Another challenge is readiness. Newly graduated APPs, particularly NPs, frequently start their careers without the know-how to perform at the level expected of them — a knowledge that only comes with experience. Transition-to-practice support is uneven, leaving many to “sink or swim.” Systems cannot seamlessly offset physician shortfalls with NPs when those NPs require structured onboarding, ongoing competency development and role alignment.

Without those investments, labor will cost more. But opportunities to boost budgets are few. The OBBB may therefore hasten a reckoning: Health systems cannot rely on simply adding APP head count. They must clarify team structures, support APP integration and rethink how the entire care team is organized and incentivized if they are to meet patient demand.
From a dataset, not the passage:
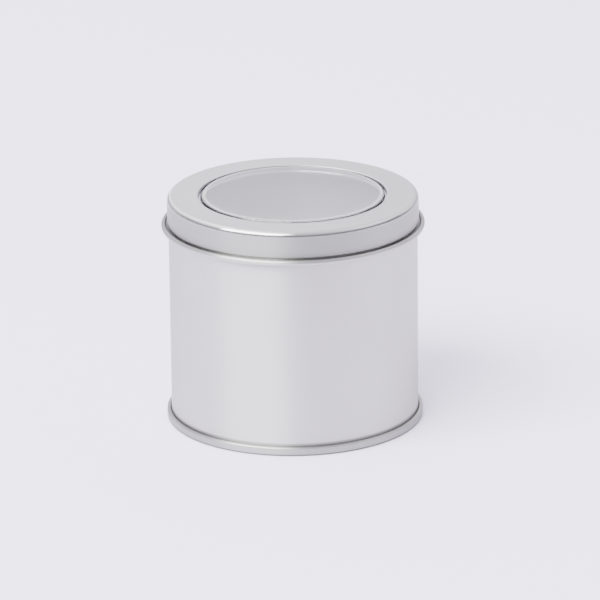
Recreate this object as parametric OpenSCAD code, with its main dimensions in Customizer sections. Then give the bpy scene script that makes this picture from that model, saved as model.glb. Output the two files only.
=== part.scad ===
// Round tin with a slip lid that has a clear window.
// The origin is at the centre of the foot, on the table, and +Z points up to the lid.
// Every sheet piece is a section drawn along the middle of its sheet and turned about Z.

/* [Overall] */
// Height over everything, from the table to the top of the window
total_h = 60; // [40:0.5:90]
// Thickness of the tinplate sheet
sheet = 0.25; // [0.2:0.01:0.3]

/* [Body] */
// Outer diameter of the body wall
body_d = 64.2; // [56:0.1:90]
// How far the bead under the lid stands out from the body wall
bead_out = 1.85; // [1.65:0.05:2.4]
// Height of the bead's round nose
bead_h = 1.4; // [1.2:0.05:1.6]
// Outer diameter of the curl that hides the cut edge of the mouth
mouth_curl_d = 1.2; // [0.9:0.05:1.5]

/* [Side seam] */
// Width of the folded seam that stands inside the wall, at the back
side_seam_w = 3.2; // [2:0.1:5]
// Height that the folded seam stands in from the wall
side_seam_in = 0.3; // [0.2:0.05:0.5]
// Width of the groove that the seam leaves on the outside
side_groove_w = 0.3; // [0.2:0.05:0.5]
// Depth of that groove
side_groove_deep = 0.1; // [0.05:0.01:0.14]

/* [Base] */
// How far the base seam stands out from the body wall
base_seam_out = 1.15; // [1:0.05:1.7]
// Height of the base seam
base_seam_h = 2.3; // [2.25:0.05:3.2]
// Length of the base's own hook inside the seam
base_hook_h = 1.3; // [1:0.05:1.4]
// Length of the body's hook inside the seam
body_hook_h = 1.3; // [1:0.05:1.4]
// Height of the base panel's underside over the table
base_panel_up = 2.4; // [1.5:0.1:4]
// Diameter of the raised middle of the base panel
base_step_d = 48; // [30:1:54]
// Height of that raised middle
base_step_h = 0.6; // [0.4:0.1:1.2]

/* [Lid] */
// How far the lid's skirt stands out from the body wall
lid_out = 0.3; // [0.2:0.05:0.5]
// Height of the skirt, from the top of the lid
skirt_h = 6.9; // [5:0.1:12]
// Outer radius of the edge between the lid's top and its skirt
lid_edge_r = 1.3; // [0.6:0.05:1.4]
// Height of the hem folded up inside the skirt
skirt_hem_h = 1.2; // [0.8:0.1:2]
// Diameter of the opening for the window
opening_d = 48.6; // [40:0.1:52]
// Depth of the lip turned down around that opening
lip_h = 0.9; // [0.7:0.05:1.2]

/* [Window] */
// Thickness of the clear plastic
pane_t = 0.3; // [0.2:0.02:0.4]
// How far the raised middle of the window stands above the lid
pane_rise = 0.3; // [0.1:0.05:0.6]
// Gap between the lip and the window's raised wall
pane_gap = 0.65; // [0.3:0.05:0.8]
// How much the raised wall leans in over its height
pane_draft = 0.15; // [0.05:0.05:0.4]
// Gap between the window's rim and the inside of the skirt
pane_rim_gap = 0.3; // [0.1:0.05:0.6]

/* [Window ring] */
// Outer diameter of the curl along the ring's inner edge
ring_curl_d = 0.9; // [0.8:0.05:1.2]
// How far that curl shows inside the lid's opening
ring_in = 1.3; // [0.5:0.1:2]
// Height of the flange that grips the inside of the skirt
ring_flange_h = 1.7; // [1.2:0.1:2.5]

/* [Fits] */
// Gap between the folded hem and the skirt it is folded against
hem_gap = 0.05; // [0.03:0.01:0.08]
// Running gap between the lid's hem and the neck
slip_gap = 0.2; // [0.1:0.05:0.4]
// Height of the gap that shows between the lid's skirt and the bead
bead_gap = 0.2; // [0.1:0.05:0.6]
// Gap between the two layers of the bead where it is pinched together
bead_pinch_gap = 0.05; // [0.03:0.01:0.1]
// Gap between the window ring and the mouth when the lid is on
rest_gap = 0.15; // [0.1:0.01:0.3]
// Gap between pieces that are pressed together
press_gap = 0.02; // [0.01:0.01:0.04]
// Gap between the layers of the base seam
seam_gap = 0.06; // [0.04:0.01:0.08]

/* [Hidden] */
$fn = 96;

tinplate = [0.80, 0.80, 0.81];
tinplate_inside = [0.72, 0.72, 0.73];
clear_plastic = [0.85, 0.87, 0.90, 0.4];
seam_rubber = [0.45, 0.44, 0.42];

// steps in each rounded corner, and in each curl
corner_steps = 8;
curl_steps = 20;
// how far round a curl is rolled, from where it leaves the sheet
curl_turn = 290;

half_sheet = sheet / 2;
// tight and easy bends, at the middle of the sheet
tight_bend = 0.16;
bend = 0.3;
easy_bend = 0.4;
// the bends of the base seam
seam_bend = 0.3;
// straight length left on each side where two bends turn the sheet right back
bend_spare = 0.01;
// the same between the larger bends of the bead
bead_spare = 0.03;

// heights of the lid, from its top down
lid_top = total_h - pane_rise;
skirt_bottom = lid_top - skirt_h;
lip_bottom = lid_top - lip_h;
pane_top = lip_bottom - press_gap;
ring_top = pane_top - pane_t - press_gap;
ring_under = ring_top - sheet;

// radii of the lid
body_r = body_d / 2;
lid_r = body_r + lid_out;
skirt_in_r = lid_r - sheet;
hem_r = skirt_in_r - hem_gap - sheet;
opening_r = opening_d / 2;

// the body's neck, bead and mouth
neck_r = hem_r - slip_gap;
bead_r = body_r + bead_out;
bead_top = skirt_bottom - bead_gap;
bead_bottom = bead_top - bead_h;
bead_middle = bead_top - bead_h / 2;
root_low = bead_middle - (sheet + bead_pinch_gap) / 2;
root_high = bead_middle + (sheet + bead_pinch_gap) / 2;
mouth_top = ring_under - rest_gap;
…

Technology’s promise, and the measurement blind spot

Technology often promises to be a relief valve for workforce shortages. Sometimes, it delivers. Wider adoption of AI could produce savings of up to 10% in U.S. healthcare spending, resulting in approximately $200 billion to $360 billion in savings a year. These potential savings are as enticing as the tools are powerful.

For instance: AI–enabled applications such as ambient listening systems that automatically generate clinical documentation can free up hours of provider time. For a provider, this could translate into capacity to see more patients or simply reduce the burden of administrative tasks.

Unfortunately, current workforce planning frameworks have not caught up. Staffing models, productivity benchmarks and even state-mandated staffing ratios assume that all patient care hours are delivered by a human being. Those assumptions are about to become outdated.

The implications are substantial. In states with mandated nurse-to-patient ratios, for example, what happens if technology safely substitutes for part of that workload? Regulators, payers and providers have not resolved how to measure or reimburse productivity gains created by technology. Neither have they considered the unintended consequences that technology inevitably will create.

The OBBB is largely silent on these matters. But because the law’s technology implications are so weighty, so too will be their impact on the healthcare workforce.

Turning crisis into opportunity

The disruptions brought by OBBB are daunting, but they are not without precedent. Health systems have endured seismic change before — from the advent of managed care to the shocks of the COVID-19 public health emergency. Each disruption carried not only real risk, but also the chance to experiment, adapt and emerge stronger.

The new law should be viewed the same way. It will exacerbate shortages and strain budgets, but it also creates the urgency to rethink outdated models. This is the opportunity to ask fundamental questions:

  • Who should do what work?
  • Where should that work occur?
  • How can technology and team-based care be integrated more effectively?

Meeting future workforce needs takes more than hiring incentives. Providers must streamline workflows and enable clinicians to practice not just at the top of their license but also at the top of their competency. Demand management tools (e.g., asynchronous visits, digital intake, self-service) can ease workloads. Combined thoughtfully with strong physician alignment and partnerships, these efforts create a strong foundation for effective recruitment and retention.

The path forward will require holistic redesign, encompassing both clinical and nonclinical roles. It will require investing in transition-to-practice programs to ensure APPs can contribute at their highest potential. It will require a thoughtful investment in technology, which includes properly training staff to use it. And it will require forging stronger community partnerships to manage the rising burden of uninsured and underserved populations.

The OBBB forces healthcare organizations to confront uncomfortable truths. The challenge is real, but so is the opportunity: to create a more sustainable workforce model that can deliver care reliably and efficiently in a transformed environment.

Smart organizations will not let a good crisis go to waste.